Monday June 17, 2024


By Diana Simmonds
March 11 2024

FRAME NARRATIVE, New Ghosts Theatre Company at the Old Fitz, 8-30 March 2024. Photography by Phil Erbacher: above - Megan O'Connell and Charles Upton, below - Madeline Li; below again - Charles Upton and Emily Wright

A story within a story within yet other stories – a frame narrative. Or in this instance, a play within a play within a movie within a play. All within the enduring thrills of possibly the most famous frame story of all time: Mary Shelley’s 1818 novel, Frankenstein.

Emily Sheehan’s vision, and director Lucy Clements’ realisation, make for a wildly ambitious and entertaining new play – Frame Narrative. It opens with an excited young journalist-fan girl Elsa (Madeline Li) talking her way into the home of Euro-movie auteur Angelica (Megan O’Connell). The director is unimpressed by the young woman’s tardiness, gushing enthusiasm, and insistence, yet capitulates. The wave of adoration, intimate knowledge, and sheer energy is irresistible.

All is not as it seems, however, and even when one frame/viewpoint after another is revealed as not the final one, still all is not revealed. These revelations are by turns comical and dramatic or both. They are timed to catch the audience unawares and provide frissons of fright (a storm beyond the tall, velvet-draped windows to rival that which was the inspiration for Mary Shelley herself); and snorts of sneaky laughter as lover/actor/theatre director Henrik (Charles Upton) makes pomp and circumstance and Elsa turns into a needy monster.


The auteur theory gets a good workout along the way with Margot (Jennifer Rani) demonstrating that the role of film director will lead either to madness or canonisation beside St Monica (patron saint of patience). At the same time, even as the oblique exploration of Shelley’s masterpiece (who has actually read it? As is asked on more than one occasion) throws up more questions than answers, there are unveilings of contemporary reverberations and puzzles.

Is Elsa just a mouthy Gen-Z bitch set on destroying her idol? Is Angelica a clapped-out has-been who abandoned her child for the pursuit of fame? Or is everything a story anyway and love is an illusion? As emotional and meteorological tempests rage, ebb and flow each character is gradually unwrapped to reveal a 3-D human being. It’s a combination of writing, direction, and fine performances capped by the exceptionally nuanced, credible account of an aging, world-weary once-was-star from Megan O’Connell.

She somehow echoes Barbara – Michael Gow’s heartbreaking actress figure of 1986-7’s Europe as portrayed by an unforgettable Gillian Jones. The parallels are uncanny and electrifying. Even more so if you dig up Harry Kippax’s SMH review of Europe in which he could be referring to Sheehan’s play: “…He is engrossed by human beings, by the differences between them and by the possibilities for their conjunction and communication. He likes people, he makes us like them, he absorbs us…”

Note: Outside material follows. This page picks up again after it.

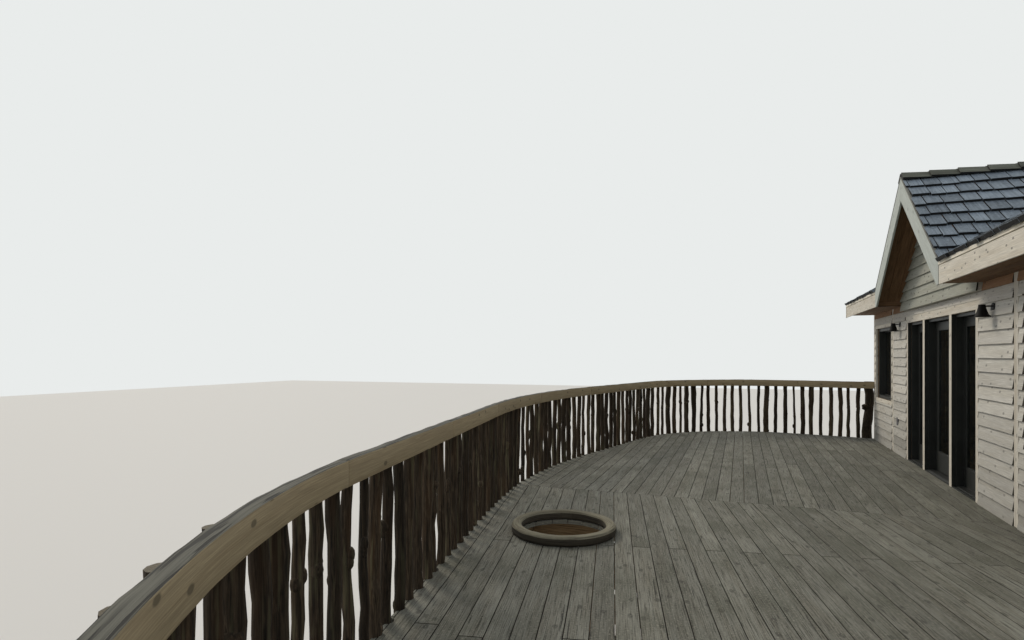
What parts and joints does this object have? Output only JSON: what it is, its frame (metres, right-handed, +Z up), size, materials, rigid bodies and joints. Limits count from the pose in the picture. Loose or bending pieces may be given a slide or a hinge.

You could say that Sheehan also loves her people, particularly their warts and defects. At the same time, Frame Narrative is also flawed – as so often happens with the over-ambitious. But who wouldn’t wish for too much rather than too little ambition? For god’s sake gaze at the stars, not at your navel. The play needs a good trim: at least ten minutes. And there is a sweet irony in “The Playwright” (tremulous, tortured, furious Emma Wright) being told by her mansplaining director (Charles Upton), as she unconsciously caresses her pregnant belly, to lose the last scene!

Played out on a classic set of an elegant wood-paneled study with a pistol and a cut glass decanter which will both be used, sconce-style lamps on the walls that will of course flicker when power is threatened by the thundering storm (design Soham Apte, lighting Kate Baldwin). The action is punctuated by spooky sound effects and mood music (Sam Cheng), while Rita Naidu’s costumes add further signals for the audience.

Frame Narrative is the first production for New Ghosts’ tenure at the Old Fitz and it signals a great start and intentions. Taking into account all the above – it's quintessentially creepy, clever and entertaining and recommended without reservation.